From Hustle to Enterprise: Redefining Your Freelance Mindset
The dream of freelancing is often one of freedom and flexibility. Yet, for many, the reality becomes a relentless cycle of finding the next client, trading hours for dollars, and facing unpredictable income. To break this cycle, you must shift your mindset from that of a solo practitioner to that of a CEO of a scalable business. This means thinking beyond individual tasks and focusing on building systems, assets, and a brand that can operate and grow independently of your constant, direct labor. Sustainability is about creating a resilient operation that can withstand market shifts, while scalability is about designing processes that allow you to increase revenue without a linear increase in your time.
The Four Pillars of a Sustainable Solo Business
A robust freelance business is built on four interconnected pillars. Neglecting any one can lead to instability and burnout.
1. Foundation: Niche, Positioning, and Value Proposition
Being a generalist makes you replaceable. A clearly defined niche allows you to become an expert, command higher rates, and attract ideal clients. Ask yourself: What specific problem do I solve, for whom, and what makes my solution unique? Your positioning should be evident in your portfolio, website, and marketing messages. A strong value proposition clearly articulates the tangible results a client can expect, moving the conversation away from hourly rates and toward the value you deliver.
2. Operations: Systems and Processes
Chaos is the enemy of scalability. Document every repeatable process in your business:
- Client Onboarding: A welcome packet, contract, and intake questionnaire.
- Project Management: A standardized workflow using tools like Trello, Asana, or Notion.
- Financial Management: Invoicing, expense tracking, and quarterly tax estimates.
- Administration: Templates for proposals, contracts, and common emails.
These systems reduce decision fatigue, ensure consistency, and free your mental energy for high-value work.

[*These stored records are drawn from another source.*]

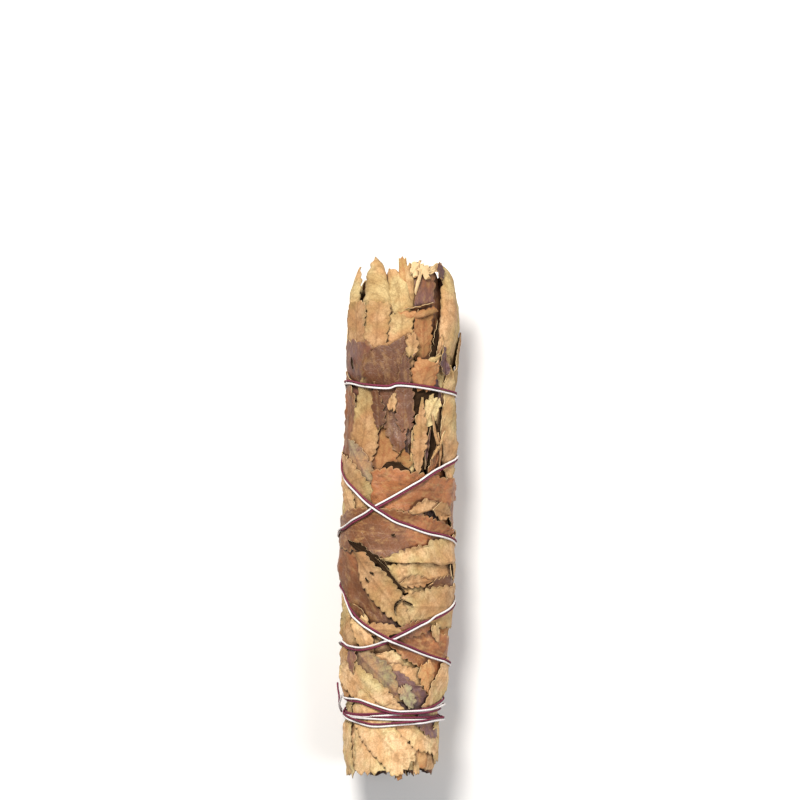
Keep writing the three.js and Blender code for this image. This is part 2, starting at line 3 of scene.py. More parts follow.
import json
import math
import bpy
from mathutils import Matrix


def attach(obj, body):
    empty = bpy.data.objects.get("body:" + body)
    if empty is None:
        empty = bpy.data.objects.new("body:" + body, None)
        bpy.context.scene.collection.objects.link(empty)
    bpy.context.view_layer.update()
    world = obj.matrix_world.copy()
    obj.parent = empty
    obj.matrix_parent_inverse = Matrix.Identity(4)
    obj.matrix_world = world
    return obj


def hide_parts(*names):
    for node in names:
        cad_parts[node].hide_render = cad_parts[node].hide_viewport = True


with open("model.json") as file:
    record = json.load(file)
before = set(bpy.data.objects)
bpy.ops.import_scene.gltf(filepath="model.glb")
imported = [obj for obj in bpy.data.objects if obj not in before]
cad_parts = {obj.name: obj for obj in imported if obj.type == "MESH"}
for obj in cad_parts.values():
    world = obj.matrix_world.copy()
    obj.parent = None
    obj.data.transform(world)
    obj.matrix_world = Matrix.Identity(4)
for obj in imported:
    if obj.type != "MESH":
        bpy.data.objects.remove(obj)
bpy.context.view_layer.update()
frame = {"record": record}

from types import SimpleNamespace

import bpy
import numpy as np
from bpy.props import FloatProperty, FloatVectorProperty, PointerProperty

bl_info = {
    "name": "Yerba Santa Smudge Stick",
    "version": (1, 0, 0),
    "blender": (4, 5, 0),
    "location": "View3D > Sidebar > Smudge Stick",
    "description": "Dried toothed leaves, folded leaf tips, broken ends and a pair of binding threads",
    "category": "Object",
}

# Millimetres, as the model is measured. A turn is an angle round the stick from straight up toward +X,
# and a station is a place along it.
MM = 0.001
STICK_LENGTH = 222
AXIS_HEIGHT = 26
AXIS = (-0.2, 0.2, AXIS_HEIGHT)
SURFACE_RADIUS = 24.5
BODY = "root"

# Inner bundle: radius at stations from the broken ends to the fingers
BUNDLE_RADII = (
    (-107, 16.5), (-103, 18), (-90, 18.8), (-80, 19.2), (-68, 20.4), (-50, 21.4), (-30, 22.2),
    (0, 22.5), (30, 22.5), (50, 22.4), (62, 22.2), (72, 21.6), (77, 19.5),
)
WAIST_RADIUS = 22.5
FRONT_HOLLOW = 3.2
SIDE_SWELL = -0.5
UNDERSIDE = 19.9
INNER_DEPTH = 3.2
INNER_ENDS = (-109, 99)
INNER_LEAVES = 54
INNER_RING = 9
INNER_START = -86
RING_STEP = 68
LAYER_STEP = 34
INNER_FACES = ("tan", "brown", "tan", "golden", "purple", "tan")
CORE_ENDS = (-107, 77)
CORE_GRID = (160, 120)
TIP_RADIUS = 19.0

# Leaf sheets
ROW_STEP = 0.6
COLUMNS = 27
COARSE_UNDERSIDE = 1.2
COARSE_SHADE = 1.6
COARSE_INSIDE = 2.3
LAYER = 0.34
LEAF_POINT = 0.72
ROLL_POINT = 0.36
ROLL_FLATNESS = 0.62
WIDEST_PLACE = 0.85
VEIN_PITCH = 5.2
VEIN_SLOPE = 0.85
LEAST_HALF_WIDTH = 0.45
RESTING_GAP = 0.35
RESTING_FLAT = (6, 11)
UNDERNEATH = 60
STAMP_FINENESS = 3
CURVE_STEPS = 24
SETTLE_PASSES = 160
# Reaches in millimetres of the blurs that give the painted shade in the gaps
PAINTED_SHADE_REACHES = (0.7, 2.4)
# Heights and sizes of the forms of a leaf
RIB_HEIGHT, RIB_WIDTH = 0.3, 0.55
VEIN_HEIGHT, VEIN_WIDTH = 0.13, 0.5
SMOOTH_SIDE = -0.55
MARGIN_WANDER, MARGIN_WAVE = 0.9, 21
RIB_WANDER, RIB_WAVE = 0.5, 33
SWELL_SIZE = 15
FOLD_HEIGHT, FOLD_SIZE = 0.28, 11
CRINKLE_HEIGHT, CRINKLE_SIZE = 0.07, 3.1
FLUTTER_HEIGHT, FLUTTER_SIZE = 0.45, 7
CREASE_DEPTH, CREASE_WIDTH = 0.7, 0.9
DENT_SHARE, DENT_SIZE = 0.1, 9
PINCH_SHARE, PINCH_SIZE = 0.05, 6
ROLL_SPIRAL = 0.09
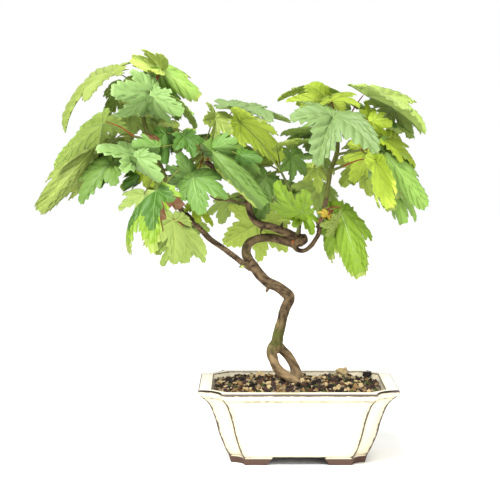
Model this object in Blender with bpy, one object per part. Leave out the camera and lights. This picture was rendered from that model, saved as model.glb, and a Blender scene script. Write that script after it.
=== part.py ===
"""Sycamore maple bonsai in a glazed pot.

Sizes are in millimetres. They are measured from the middle of the pot, at the
level its feet stand on: x to the right of the tree's front, y away from the
front, z up. The last step shifts the whole plant so that its box is centred.
"""

import math
import random

import bpy
import numpy as np
from mathutils.bvhtree import BVHTree

MM = 0.001
GAP = 0.3

POT_LENGTH = 160
POT_DEPTH = 120
POT_HEIGHT = 62
FOOT_HEIGHT = 7
FOOT_WIDTH = 14
RIM_WIDTH = 11
WALL = 5
FLOOR_TOP = 14
SOIL_EDGE = 59
TRUNK_CUT = 64
ARC_STEPS = 4

LIMB_SIDES = 8
STEM_SIDES = 5
TWIG_SIDES = 3
STEM_RADIUS = 1.3
PETIOLE_RADIUS = 0.65
PETIOLE_RISE = 0.07
BLADE_THICKNESS = 0.9
CLEAR_OF_LIMBS = 2.0
CLEAR_OF_LEAVES = 3.0
HIDE_WITHIN = 8.0
HIDDEN_SHARE = 0.82
STALKS = (12, 54)
BEHIND = 4
TRIES = 1500
VIEW_FROM = np.array((-38.7, -1236, 278))

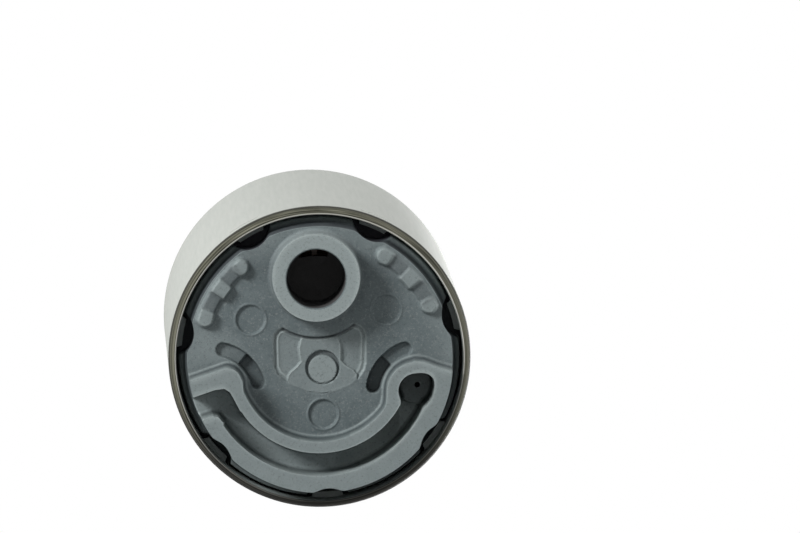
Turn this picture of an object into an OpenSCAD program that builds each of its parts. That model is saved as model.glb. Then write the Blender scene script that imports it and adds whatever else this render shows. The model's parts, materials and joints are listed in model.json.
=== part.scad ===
// In-tank turbine fuel pump, standing on its inlet end.
// Origin: on the pump's axis, in the plane of the inlet tower and gutter wall tips. +Z runs to the outlet.
// All sizes are in millimetres. The inlet cover's face is drawn as seen from outside, then turned face down.

/* [Motor can] */
// Outside radius of the steel can
can_r = 19; // [18.7:0.1:20]
// Length of the can, from its inlet edge to the rolled outlet edge
can_len = 62; // [61:0.5:70]
// Wall of the can along the magnets, where it carries the flux
can_wall = 2; // [1.8:0.1:2.2]
// Wall of the can at its two bored-out ends
can_end_wall = 1; // [0.8:0.05:1.2]
// Radial rounding of the inlet edge
can_edge_r = 0.8; // [0.4:0.1:0.8]
// Length over which the inlet edge is rounded
can_edge_len = 2.1; // [0.8:0.1:2.5]
// How far the outlet edge is rolled in over the outlet cover
roll_lip = 1.2; // [0.8:0.1:1.4]
// Thickness of the rolled edge
roll_t = 1; // [0.8:0.1:1.2]
// Depth of the stakes that hold the inlet cover, measured outside the can
stake_depth = 0.6; // [0.3:0.1:0.7]

/* [Inlet cover] */
// Width of the moat between the raised face and the can
moat_w = 1.4; // [1.2:0.1:1.8]
// How far the face stands out of the can
face_stand = 1; // [0.6:0.1:2]
// Height of the inlet tower and the gutter wall above the face
tower_h = 3.4; // [2.8:0.1:5]
// Depth of the moat round the face, from the can's edge
moat_depth = 5; // [4.6:0.1:6]
// Thickness of the flange under the moat
flange_t = 2.6; // [2.2:0.1:3.2]
// Number of scallops round the face, and of stakes in the can
scallop_count = 7; // [5:1:8]
// Depth of a scallop
scallop_depth = 0.55; // [0.3:0.05:0.8]
// Radius of a scallop
scallop_r = 3.1; // [2.6:0.1:4]
// Gap between the can and the foot of the face's sloping side
moat_foot = 0.2; // [0.15:0.05:0.8]
// Radius of the inlet bore
inlet_r = 3.7; // [3.2:0.1:3.9]
// Outside radius of the inlet tower
tower_r = 5.4; // [5.1:0.1:5.6]
// Thickness left under the inlet bore
inlet_floor = 2; // [1.8:0.1:2.4]
// Width of the gutter
gutter_w = 2.95; // [2.6:0.05:3.1]
// Thickness of the gutter's outer wall, which is also the edge of the face
gutter_edge = 2.15; // [1.9:0.05:2.4]
// Thickness of the gutter's inner wall
gutter_wall = 1.45; // [1.2:0.05:1.6]
// Depth of the gutter's flat floor below the face
gutter_floor = 1; // [0.6:0.1:1.4]
// Depth of the gutter's sump below the face
sump_depth = 4.4; // [4:0.1:4.8]
// Radius of the vent well
vent_well_r = 2.3; // [2.1:0.1:2.4]
// Depth of the vent well below the face
vent_well_depth = 3; // [2.5:0.1:3.4]
// Radius of the vapour vent
vent_r = 0.35; // [0.25:0.05:0.5]
// Height of the tall steps of the two ramps
step_high = 0.8; // [0.6:0.1:1]
// Height of the low steps of the two ramps
step_low = 0.4; // [0.2:0.1:0.5]
// Radius of the round marks in the face
mark_r = 1.8; // [1.5:0.1:2]
// Depth of the round marks in the face
mark_depth = 0.15; // [0.1:0.05:0.3]
// Depth of the panel in the middle of the face
panel_depth = 0.5; // [0.3:0.05:0.7]
// Depth of the kidney pockets at their deep end
kidney_deep = 1.3; // [0.9:0.1:1.6]
// Depth of the kidney pockets at their shallow end
kidney_shallow = 0.5; // [0.3:0.1:0.8]

/* [Pump stage] */
// Wall of the pump body round the impeller
cup_wall = 2.85; // [2.6:0.05:3.1]
// Thickness of the impeller
impeller_t = 3.8; // [3.2:0.1:4.4]
// Number of vanes in the impeller
vane_count = 37; // [29:2:43]
// Thickness of a vane
vane_t = 0.7; // [0.5:0.05:0.9]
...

3. Finance: Pricing, Cash Flow, and Reinvestment
Moving from hourly billing to value-based pricing or project/retainer models is crucial for scalability. Protect your cash flow by requiring deposits, setting clear payment terms, and maintaining an emergency fund (aim for 3-6 months of expenses). Critically, a sustainable business reinvests profits. Allocate funds for:
- Professional development and courses.
- Upgrading software and tools.
- Marketing and branding.
- Outsourcing tasks (e.g., bookkeeping, admin).
4. Growth: Marketing and Client Relationships
Sustainable growth doesn't come from constant pitching. It comes from strategic marketing that builds authority and a pipeline. Focus on:
- Content Marketing: Share your expertise via a blog, LinkedIn posts, or a newsletter.
- Network Building: Cultivate genuine relationships with peers and past clients.
- Client Success: Delivering exceptional work is your best marketing. Happy clients become repeat clients and referrers.
- Strategic Partnerships: Align with complementary service providers for mutual referrals.
Scalability Strategies: Working On Your Business, Not Just In It
To scale, you must decouple income from your personal time. Here are key strategies:
Productize Your Services
Package your expertise into standardized, scoped offerings with fixed prices and deliverables. This could be a "Brand Audit Package," a "Website Launch in 30 Days" plan, or a monthly "Content Retainer." Productization simplifies sales, sets clear expectations, and makes your service easier to deliver systematically.
Leverage Outsourcing and Automation
Identify tasks that are necessary but not the best use of your skills (e.g., graphic design, video editing, bookkeeping, social media scheduling). Use platforms like Upwork or Fiverr to find specialists. Automate repetitive tasks with tools like Zapier or email automation sequences. This allows you to focus on strategy, client relationships, and high-skill work.
Create Digital Assets
This is the pinnacle of scalability. Develop digital products (e.g., e-books, templates, online courses, stock photography) based on your knowledge. These assets require an upfront investment of time but can then be sold repeatedly with near-zero marginal cost, creating passive income streams.
Transition to Retainer Models
Retainers provide predictable, recurring revenue—the lifeblood of a sustainable business. Offer ongoing support, strategy, or maintenance packages to your best clients. This stabilizes your income and deepens client relationships.
Building for the Long Term: Resilience and Continuous Learning
A sustainable business is resilient. This requires diversification—don't rely on one client or one type of project. It also requires setting and enforcing professional boundaries around your time, communication, and scope of work to prevent burnout. Commit to continuous learning; the market evolves, and your skills must too. Schedule regular time for business review, strategy, and skill development.
The journey from freelancer to solo business owner is a deliberate one. It requires patience, discipline, and a commitment to working on your business, not just in it. By implementing this blueprint—solidifying your foundation, systemizing operations, mastering your finances, and adopting scalable strategies—you transform your freelance practice into a durable, growing asset. You build a business that provides not just freedom, but also security, impact, and the space to thrive on your own terms.